The primary incision site (generally for the thoracoscope [camera port]) is at the seventh or eighth intercostal space at the anterior to midaxillary line, which gives a panoramic view of entire lung. A trocar is introduced into the thoracic cavity, followed by insertion of the thoracoscope (see images below).

The second incision site is the anterior fourth and fifth intercostal space at the midclavicular or anterior axillary line. The third incision is posterior, at the fifth and sixth intercostal space adjacent to the scapula. These triangulated incisions are similar to a baseball-diamond concept.
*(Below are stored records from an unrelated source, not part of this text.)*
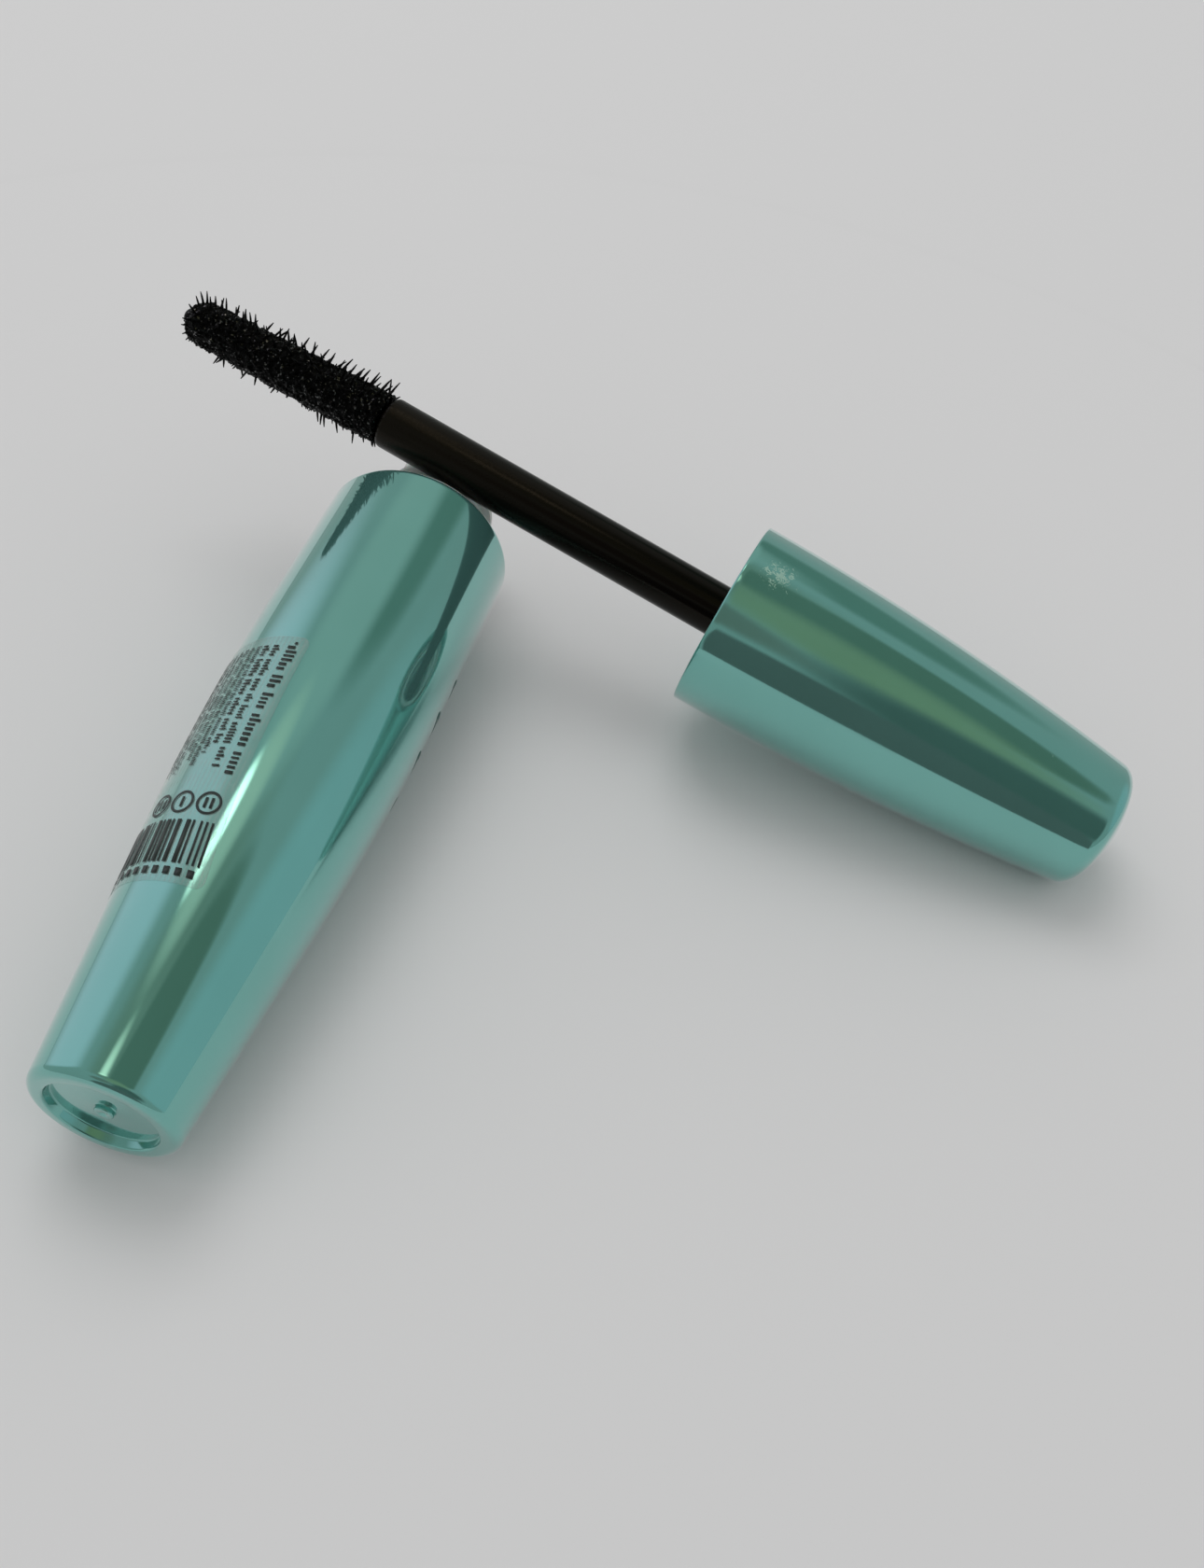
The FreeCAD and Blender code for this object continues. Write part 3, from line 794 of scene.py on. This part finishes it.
@dataclass
class BackLabel:
    """The clear label on the back, with blocks for text, plain symbols and a bar code.

    It is drawn flat in millimetres: X inwards from its right edge, Y up the bottle.
    """

    bottle: Bottle
    middle_angle: float = -150.0
    bottom: float = 18.6
    height: float = 29.8
    bottom_half: float = 8.24
    top_half: float = 8.94
    flat_radius: float = 10.8
    corner: float = 1.0
    film: float = 0.08
    ink: float = 0.014
    ink_gap: float = 0.004
    head_margin: float = 0.9
    head_gap: float = 0.4
    letter_share: float = 0.46
    stroke_gap: float = 0.24
    word_gap: float = 0.45
    small_lines: int = 11
    symbol_bars: tuple[int, ...] = (2, 1, 3)
    symbol_height: float = 27.2
    symbol_radius: float = 1.27
    bar_widths: tuple[float, ...] = (0.22, 0.22, 0.44, 0.66)
    bar_gaps: tuple[float, ...] = (0.22, 0.33, 0.55)
    bar_middle: float = 22.9
    bar_length: float = 4.6
    digits: int = 13
    digit_middle: float = 19.75
    seed: int = 11

    def half_angle(self, height: float) -> float:
        """Half of the label's angle round the bottle at a height, in degrees."""
        share = (height - self.bottom) / self.height
        half = self.bottom_half + (self.top_half - self.bottom_half) * share
        return math.degrees(math.asin(half / self.bottle.side_radius(height)))

    def wrap(self, piece: Piece, lift: float) -> None:
        """Wrap a flat drawing round the bottle.

        Args:
            piece: the drawing.
            lift: how far the drawing's zero height stands off the surface.
        """
        for point in piece.data.vertices:
            inwards, height, off = point.co
            right = self.middle_angle + self.half_angle(height)
            angle = right - math.degrees(inwards / self.bottle.side_radius(height))
            point.co = self.bottle.on_side(angle, height, lift + off)
        piece.data.update()

    def film_piece(self) -> Piece:
        """The film: a plate with round corners, cut into strips, thickened and wrapped."""
        top = self.bottom + self.height
        width = 2 * math.radians(self.half_angle(top)) * self.flat_radius
        select_none()
        plate(width / 2, self.bottom + self.height / 2, width, self.height)
        bpy.ops.mesh.bevel(offset=self.corner, segments=6, affect="VERTICES")
        cut_strips(40, 0, 0.0, width)
        cut_strips(16, 1, self.bottom, self.height)
        piece = finished("label_film", 30.0, 0.001)
        for point in piece.data.vertices:
            inside = math.radians(2 * self.half_angle(point.co.y))
            point.co.x *= inside * self.bottle.side_radius(point.co.y) / width
        thicken(piece, self.film)
        self.wrap(piece, 0.0)
        return piece

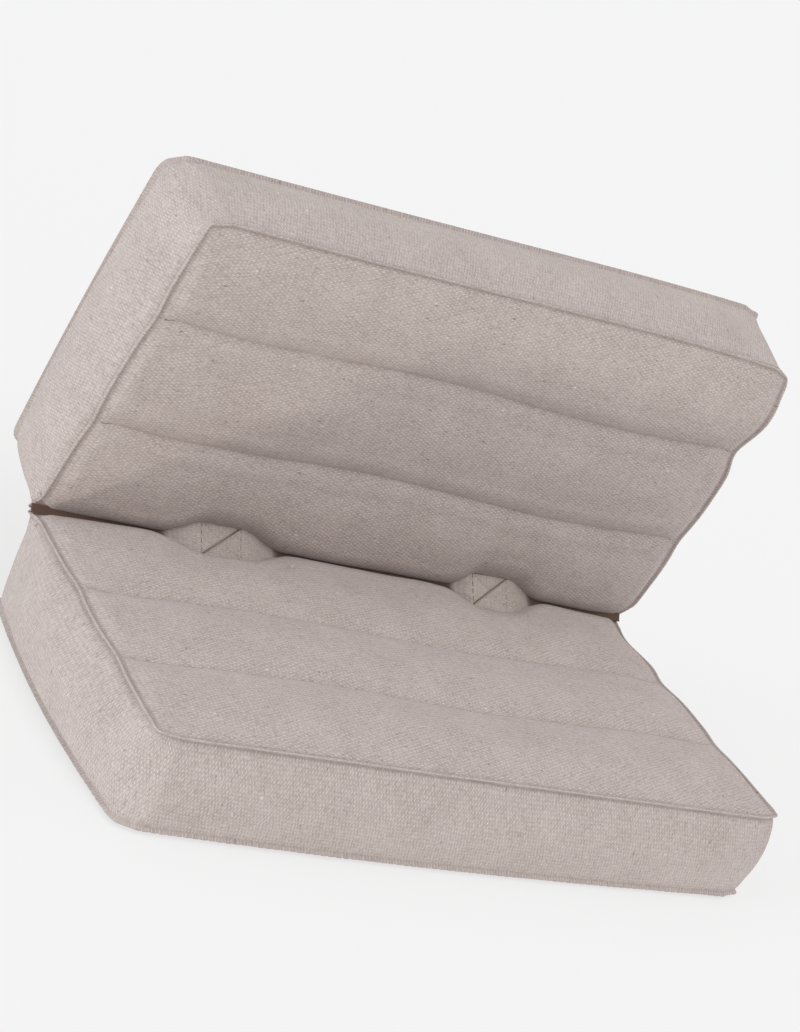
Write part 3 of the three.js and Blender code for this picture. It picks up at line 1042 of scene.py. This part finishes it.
def add_sun(name, travel, strength, spread, colour):
    """A far, soft studio light. travel is the way its light goes."""
    data = bpy.data.lights.new(name, "SUN")
    data.energy = strength
    data.angle = math.radians(spread)
    data.color = linear(colour)[:3]
    lamp = bpy.data.objects.new(name, data)
    lamp.rotation_euler = Vector(travel).to_track_quat("-Z", "Y").to_euler()
    bpy.context.scene.collection.objects.link(lamp)
    return lamp


def studio():
    """A plain pale floor, partly lit from below as a light table is, under soft light."""
    floor = bmesh.new()
    bmesh.ops.create_grid(floor, x_segments=1, y_segments=1, size=FLOOR_SIZE)
    finish, _, shader = new_finish("floor_paint")
    shader.inputs["Base Color"].default_value = linear(FLOOR_COLOUR)
    shader.inputs["Emission Color"].default_value = linear(STUDIO_COLOUR)
    shader.inputs["Emission Strength"].default_value = FLOOR_GLOW
    shader.inputs["Roughness"].default_value = 1.0
    shader.inputs["Specular IOR Level"].default_value = 0.0
    piece = finished("floor", floor, finish)
    piece.location.z = -FLOOR_GAP
    world = bpy.data.worlds.new("studio")
    world.use_nodes = True
    sky = world.node_tree.nodes["Background"]
    sky.inputs["Color"].default_value = linear(STUDIO_COLOUR)
    sky.inputs["Strength"].default_value = SKY_STRENGTH
    bpy.context.scene.world = world
    for name, light in SOFT_LIGHTS.items():
        add_sun(name, *light)
    bpy.context.scene.view_settings.view_transform = "Standard"


def low_key(pieces):
    """The low light from the left, which passes the floor and falls only on the cushion."""
    key = add_sun("low_light", *LOW_LIGHT)
    lit = bpy.data.collections.new("lit_by_low_light")
    for piece in pieces:
        lit.objects.link(piece)
    key.light_linking.receiver_collection = lit
    key.light_linking.blocker_collection = lit


set_camera()
studio()
cover_cloth = handloom_cotton("handloom_cotton", *COVER_COLOURS)
strip_cloth = handloom_cotton("hinge_cotton", *STRIP_COLOURS)
pale_thread = cotton_thread("pale_cotton_thread", PALE_THREAD)
channel_thread = cotton_thread("undyed_cotton_thread", CHANNEL_THREAD)
lacing_thread = cotton_thread("dark_cotton_thread", LACING_THREAD)
box_thread = cotton_thread("brown_cotton_thread", BOX_THREAD)
pieces = []
for half_name in HALVES:
    pieces.append(cushion_half(half_name, cover_cloth))
    pieces.append(ridge_stitches(half_name, pale_thread))
    pieces.append(channel_stitches(half_name, channel_thread))
pieces.append(hinge_strip(strip_cloth))
pieces.append(box_stitches(box_thread))
pieces.append(hinge_lacing(lacing_thread))
low_key(pieces)
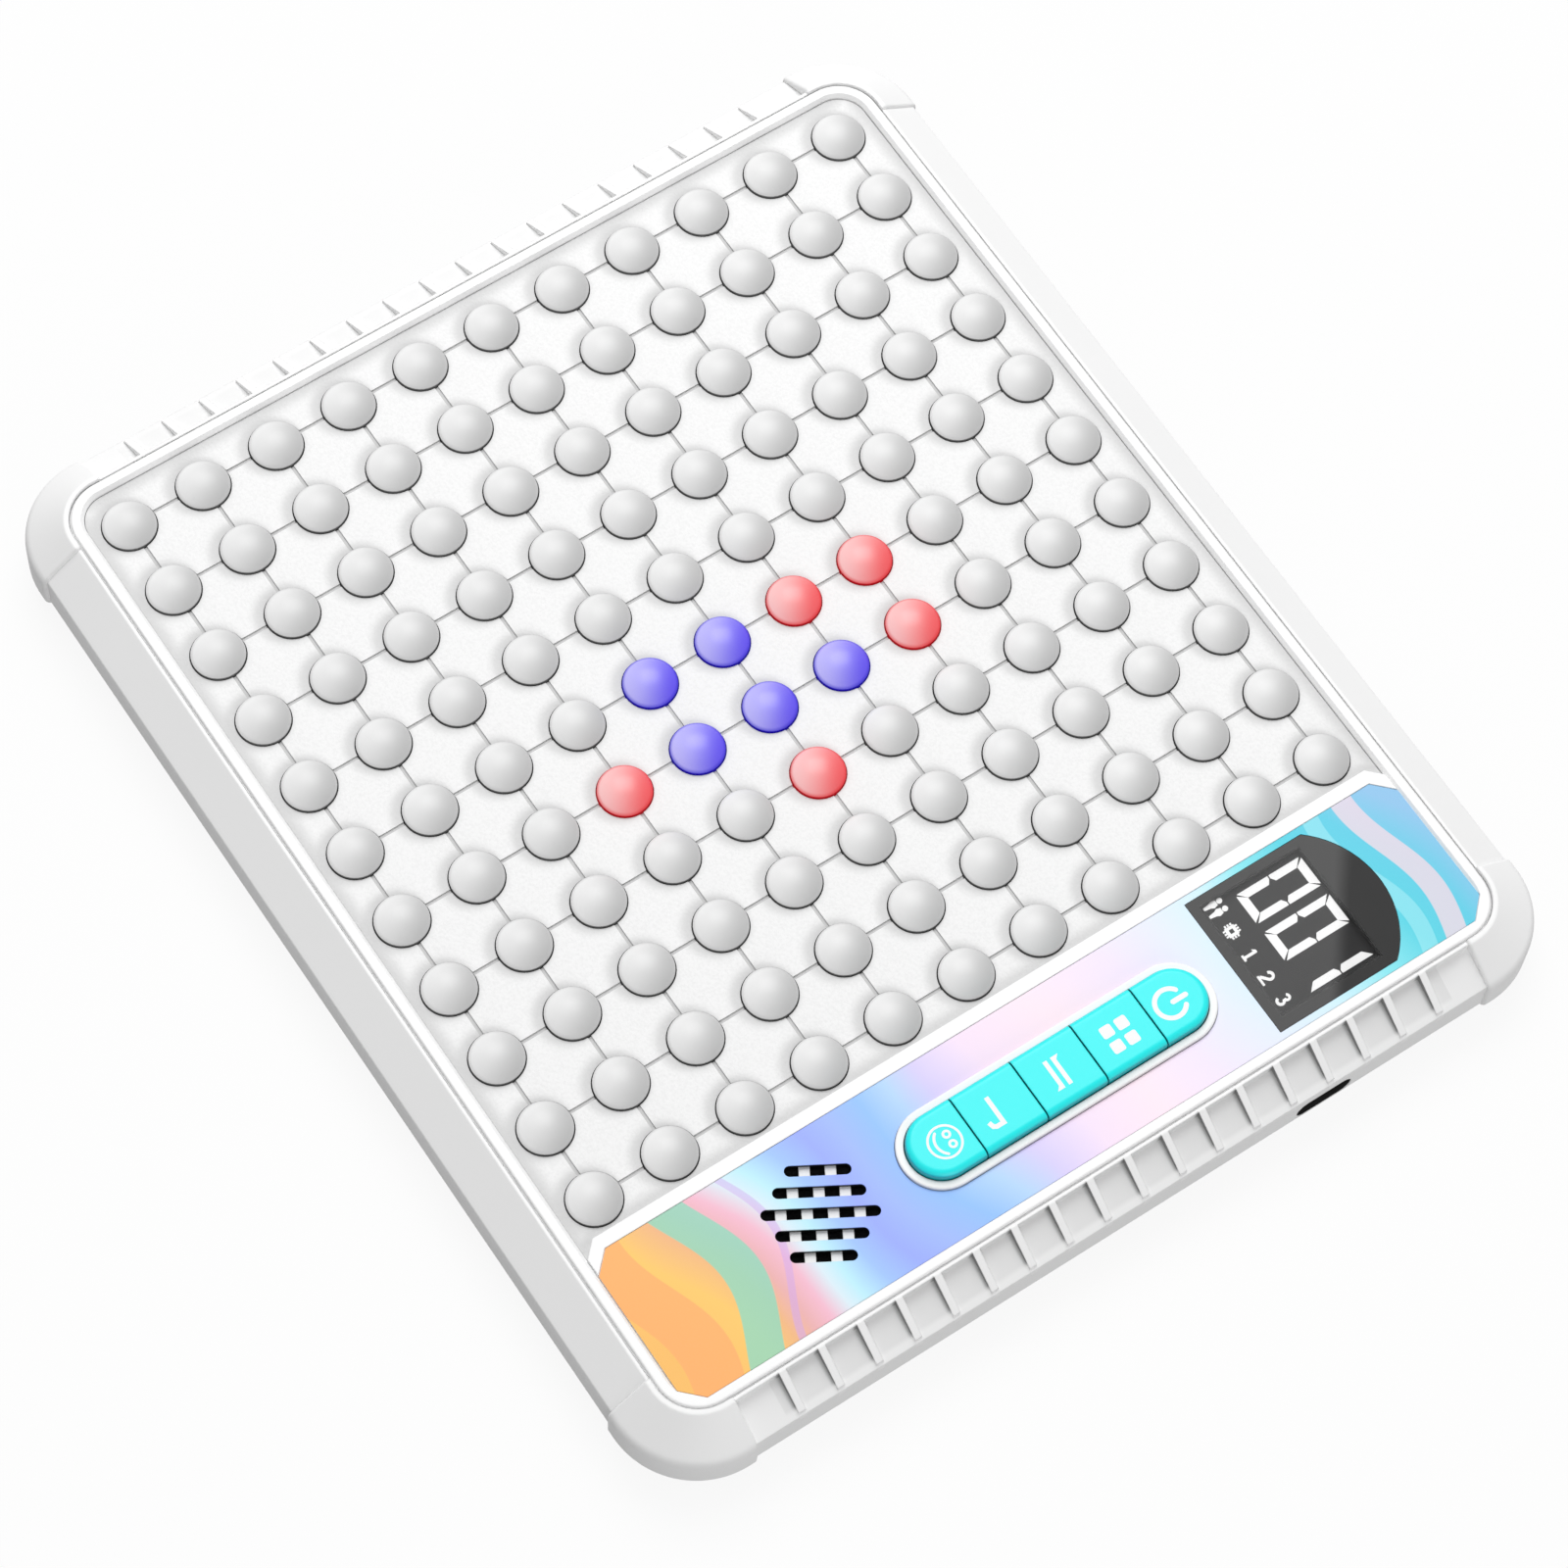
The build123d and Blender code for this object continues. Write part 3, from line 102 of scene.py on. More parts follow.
class Wire:
    """An output socket in a material, on which arithmetic adds Math nodes."""

    def __init__(self, recipe: Recipe, socket: bpy.types.NodeSocket) -> None:
        """Keep the socket and the recipe that it is part of.

        Args:
            recipe: The material's recipe.
            socket: The output socket.
        """
        self.recipe = recipe
        self.socket = socket

    def __add__(self, other: Value) -> Wire:
        """Sum of both."""
        return self.recipe.maths("ADD", self, other)

    def __radd__(self, other: Value) -> Wire:
        """Sum of both."""
        return self.recipe.maths("ADD", other, self)

    def __sub__(self, other: Value) -> Wire:
        """What is left after the other is taken away."""
        return self.recipe.maths("SUBTRACT", self, other)

    def __rsub__(self, other: Value) -> Wire:
        """What is left of the other."""
        return self.recipe.maths("SUBTRACT", other, self)

    def __mul__(self, other: Value) -> Wire:
        """Product of both."""
        return self.recipe.maths("MULTIPLY", self, other)

    def __rmul__(self, other: Value) -> Wire:
        """Product of both."""
        return self.recipe.maths("MULTIPLY", other, self)

    def __truediv__(self, other: Value) -> Wire:
        """This wire shared out by the other."""
        return self.recipe.maths("DIVIDE", self, other)

    def __abs__(self) -> Wire:
        """Size without its sign."""
        return self.recipe.maths("ABSOLUTE", self)

    def within(self) -> Wire:
        """Part after the decimal point, from 0 to 1."""
        return self.recipe.maths("FRACT", self)

    def sine(self) -> Wire:
        """Sine of the value in radians."""
        return self.recipe.maths("SINE", self)

    def root(self) -> Wire:
        """Square root."""
        return self.recipe.maths("SQRT", self)

    def past_nearest(self, first: float, pitch: float) -> Wire:
        """How far the value lies past the nearest of many evenly spaced ones.

        Args:
            first: One of the spaced values.
            pitch: Their spacing.

        Returns:
            The distance, from minus half a spacing to half a spacing.
        """
        return (((self - first) / pitch + 0.5).within() - 0.5) * pitch

    def rise(self, low: float, high: float) -> Wire:
        """Soft step between two values.

        Args:
            low: Value at which the step is 0.
            high: Value at which the step is 1. It may lie below low.

        Returns:
            The step, from 0 to 1.
        """
        sockets = {"Value": self, "From Min": low, "From Max": high}
        settings = {"interpolation_type": "SMOOTHSTEP"}
        return self.recipe.wire("ShaderNodeMapRange", settings, sockets, "Result")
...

Ports are placed far enough from each other to avoid crowding of instruments. If conversion to open or minithoracotomy is required, connecting the anterior and posterior port sites provides incision access, and the inferior port is used for chest tube insertion.

Localization of the pathologic site is crucial, although this is arduous in some patients, especially those with small and deep lesions. The limited ability to digitally palpate the lung increases the risk of missing satellite lesions or other related pathology. Target lesions are identified based on visceral pleural changes such as puckering, dimpling, raised lesions over a deflated lung, increased vascularity, or overlying pleural adhesions. Expert surgeons seldom miss target lesions. For localizing lesions, preoperative CT-guided needle placement, hook-wire localization, or placement of radio-opaque marker (eg, methylene blue) can be used for guidance and lesion detection intraoperatively with fluoroscopy.[25, 26, 27]

Once the lesion is localized, several techniques may be used to resect the lung. The criterion standard method is resection with mechanical endoscopic staplers (see image below).

This is used to staple and resect the lung simultaneously (see images below).

Small lesions may be excised with single staple run, while larger lesions require 3-dimensional planning with numerous staple runs. The deflated lung tissue can be rotated from apex or base to lie over hilum to allow straight staple cuts. Other techniques include scalpel or diathermy resection with endoscopic suturing or a neodymium:yttrium-aluminum-garnet (ND:YAG) laser alone or in conjunction with mechanical staplers.

Endoscopic saline-enhanced thermal sealing is a new technology using a floating pen device or a grasper to resect the lung. Hemostasis is achieved with thermal sealing and does not require suturing or stapling. Unlike conventional cautery, this technique does not char the tissue.

The resected specimen is removed through the anterior port using wound protectors. Larger specimens are removed using endoscopic bags to prevent tumor implantation. After resection, the lung is examined for air leaks, and a chest tube is placed through the inferior port and connected to a water seal.

As an alternative to chest tube placement in selected patients, chest drainage may be provided by a 7-Fr double-lumen central venous catheter along with a prophylactic air-extraction strategy. A prospective randomized controlled trial by Wei et al found that acute pain after lung wedge resection through VATS was significantly lower with central venous catheter drainage than with conventional chest tube drainage.[35]